Start of DATA EXTRACT

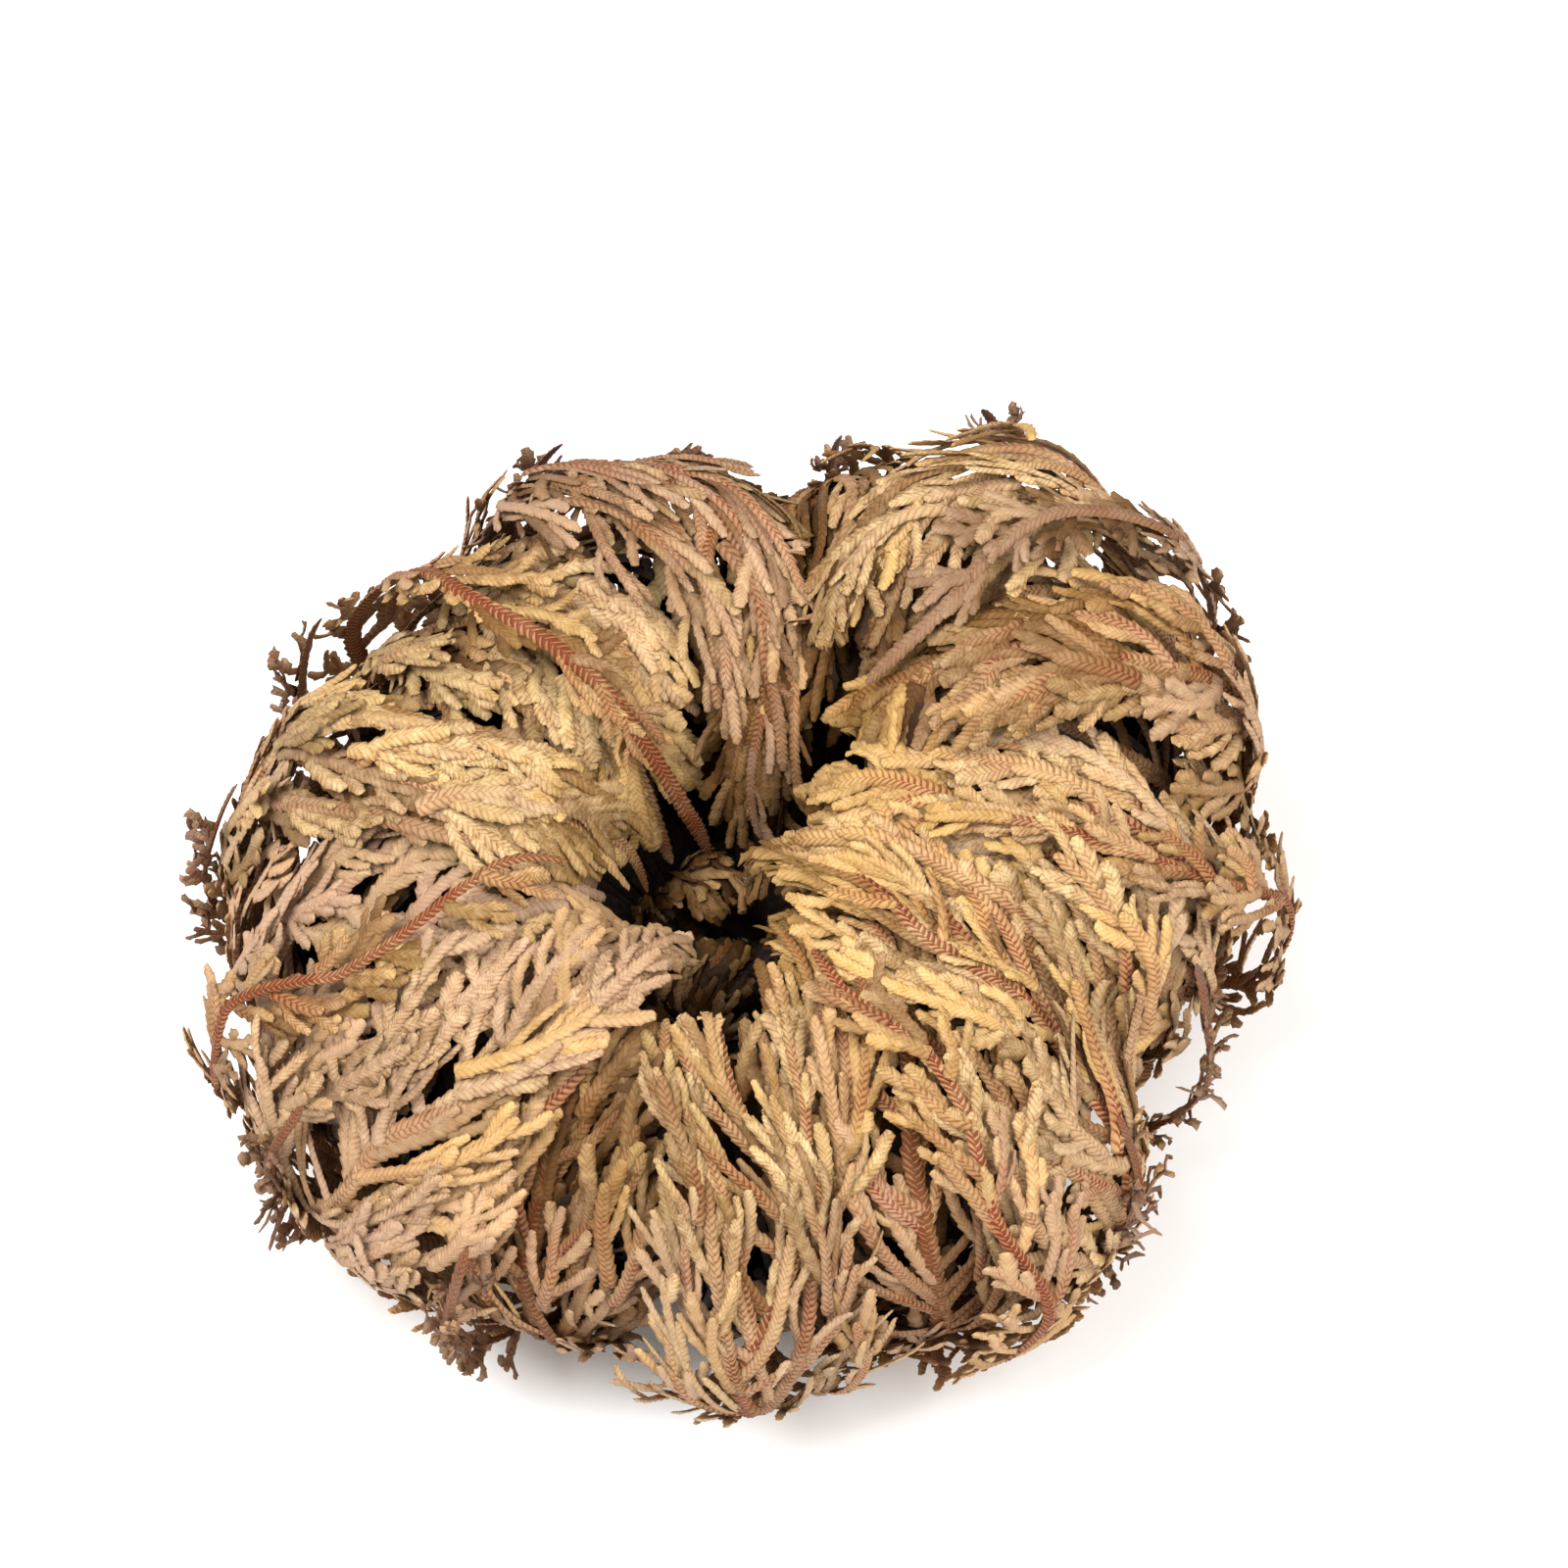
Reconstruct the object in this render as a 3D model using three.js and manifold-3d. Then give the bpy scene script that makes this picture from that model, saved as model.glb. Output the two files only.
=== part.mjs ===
// Rose of Jericho, the resurrection plant Selaginella lepidophylla, dry and curled into a ball.
//
// A short rootstock stands at the bottom, and scaly fronds grow from rings round it. Each frond
// runs out along the underside, up round the outside, over the top, and hangs its tip into the
// hollow in the middle. Several rings of fronds lie one inside another, each turned so that its
// fronds cover the gaps of the ring outside it. The youngest fronds make a small closed heart at
// the bottom of the hollow, and brown dead ones cling to the outside.
//
// Every frond is laid out in the ball's own coordinates and then placed in space:
//   way      0 at the rootstock to 9 at the hanging tip, along the curl
//   azimuth  the angle round the upright axis, 0 along +X and 90 degrees along +Y
//   depth    0 on the outermost full ring to 1 round the empty core, and below 0 outside the ball
//
// Millimetres, +Z up. The origin is the middle of the flat underside of the rootstock.
import * as THREE from 'three';
import { mergeVertices } from 'three/addons/utils/BufferGeometryUtils.js';
import Module from 'manifold-3d';

const DEG = Math.PI / 180;

// ---- Driving dimensions -------------------------------------------------------------------
// The curl of the outermost ring, from the rootstock round to the tip: [radius, height].
const OUTER_CURL = [
  [9.3, 6.0], [19, 4.2], [33, 6.2], [43.6, 15.5], [46.6, 28.5],
  [41.8, 41], [30.8, 48.6], [18.6, 46.8], [11, 38], [8.2, 27],
];
// The curl of a frond that would lie right at the empty core.
const CORE_CURL = [
  [5.5, 14], [12, 12.4], [20, 13], [27.6, 17.6], [31, 25],
  [29.6, 31.6], [26.4, 34.8], [22.8, 34], [20, 30.2], [18, 25],
];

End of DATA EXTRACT

◆ EXERCISE DIRECTIONS
Nothing should be changed: write out all of the data as is.

◆ EXERCISE SOLUTION
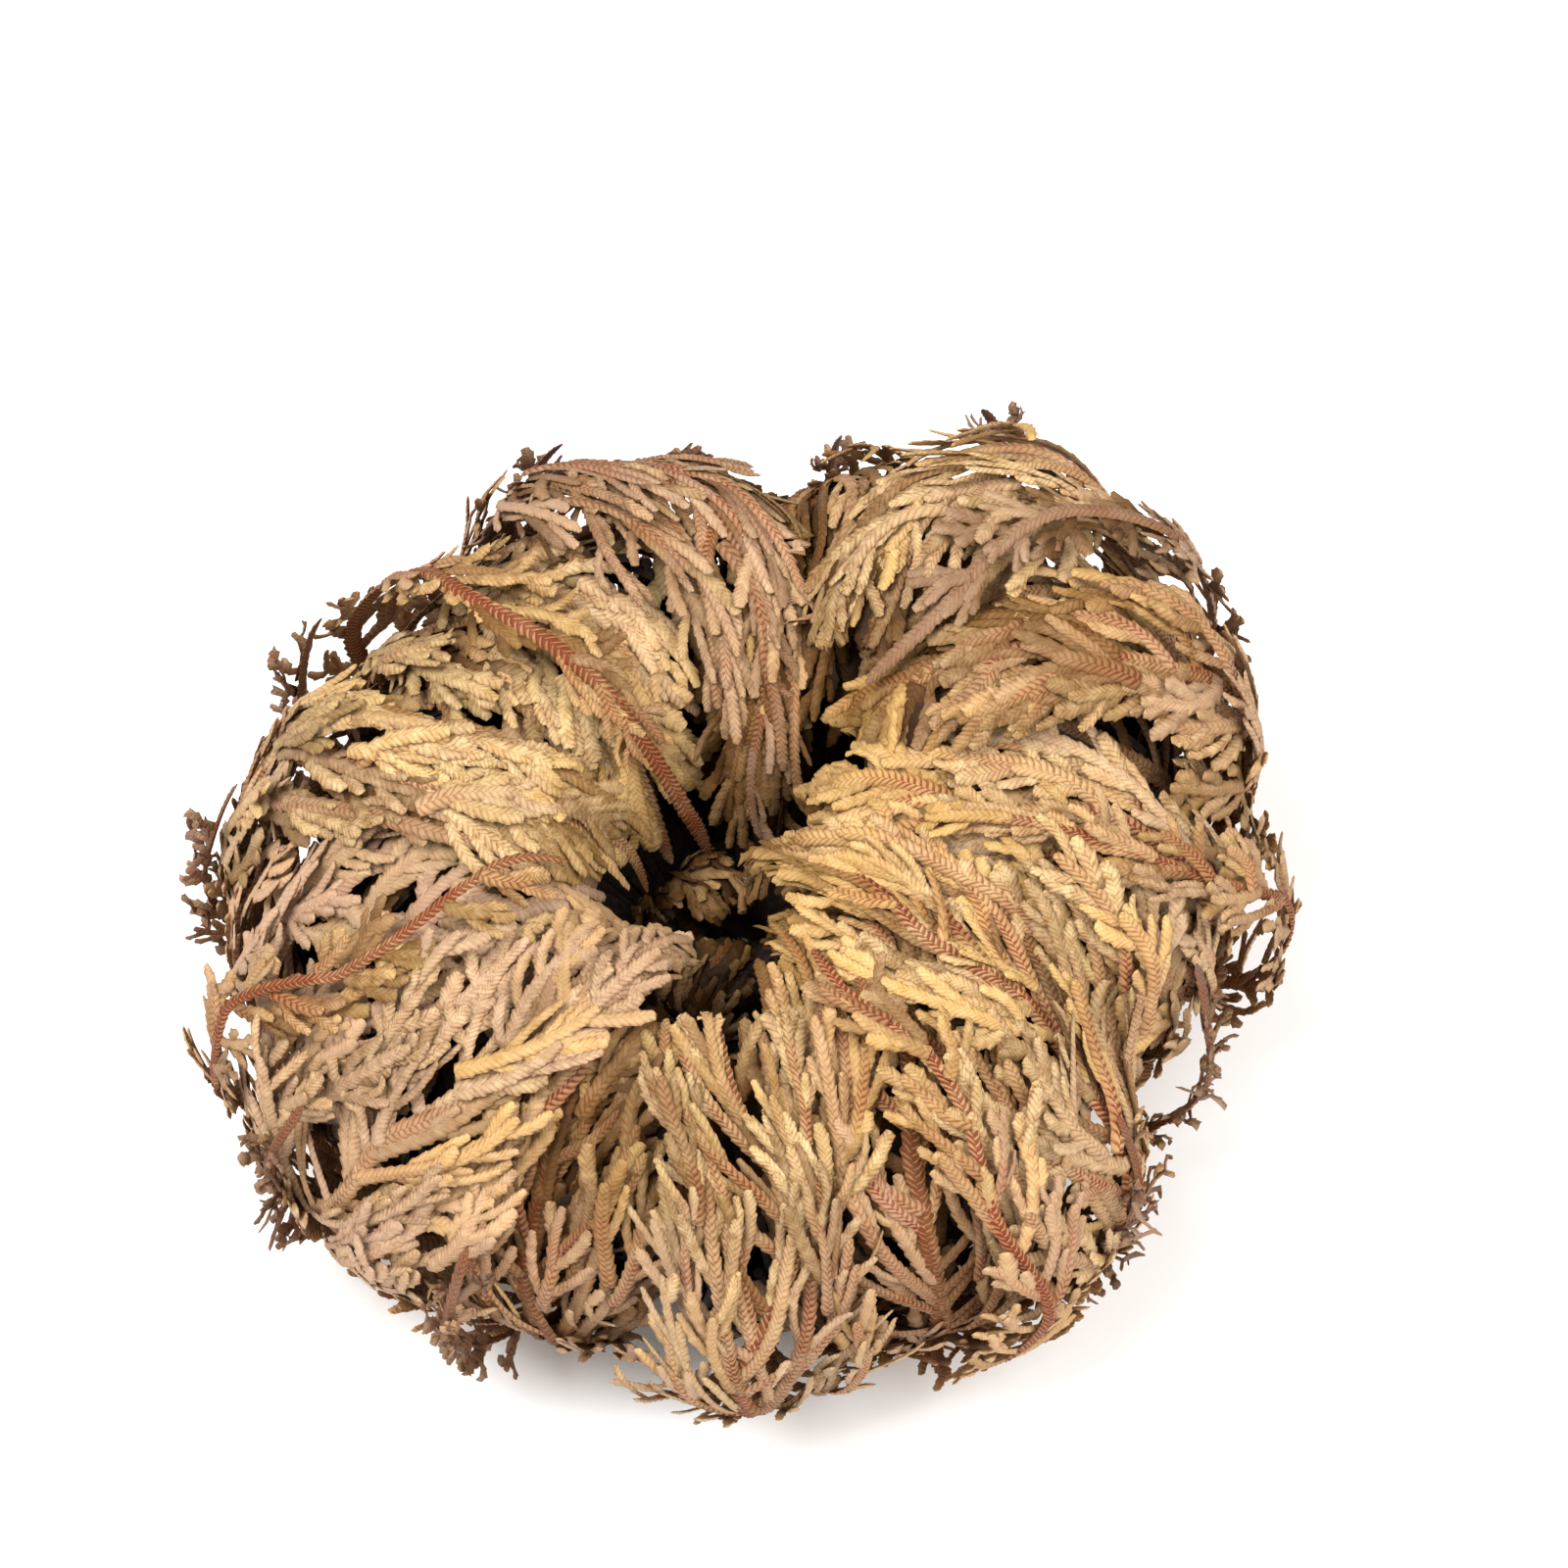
Reconstruct the object in this render as a 3D model using three.js and manifold-3d. Then give the bpy scene script that makes this picture from that model, saved as model.glb. Output the two files only.
=== part.mjs ===
// Rose of Jericho, the resurrection plant Selaginella lepidophylla, dry and curled into a ball.
//
// A short rootstock stands at the bottom, and scaly fronds grow from rings round it. Each frond
// runs out along the underside, up round the outside, over the top, and hangs its tip into the
// hollow in the middle. Several rings of fronds lie one inside another, each turned so that its
// fronds cover the gaps of the ring outside it. The youngest fronds make a small closed heart at
// the bottom of the hollow, and brown dead ones cling to the outside.
//
// Every frond is laid out in the ball's own coordinates and then placed in space:
//   way      0 at the rootstock to 9 at the hanging tip, along the curl
//   azimuth  the angle round the upright axis, 0 along +X and 90 degrees along +Y
//   depth    0 on the outermost full ring to 1 round the empty core, and below 0 outside the ball
//
// Millimetres, +Z up. The origin is the middle of the flat underside of the rootstock.
import * as THREE from 'three';
import { mergeVertices } from 'three/addons/utils/BufferGeometryUtils.js';
import Module from 'manifold-3d';

const DEG = Math.PI / 180;

// ---- Driving dimensions -------------------------------------------------------------------
// The curl of the outermost ring, from the rootstock round to the tip: [radius, height].
const OUTER_CURL = [
  [9.3, 6.0], [19, 4.2], [33, 6.2], [43.6, 15.5], [46.6, 28.5],
  [41.8, 41], [30.8, 48.6], [18.6, 46.8], [11, 38], [8.2, 27],
];
// The curl of a frond that would lie right at the empty core.
const CORE_CURL = [
  [5.5, 14], [12, 12.4], [20, 13], [27.6, 17.6], [31, 25],
  [29.6, 31.6], [26.4, 34.8], [22.8, 34], [20, 30.2], [18, 25],
];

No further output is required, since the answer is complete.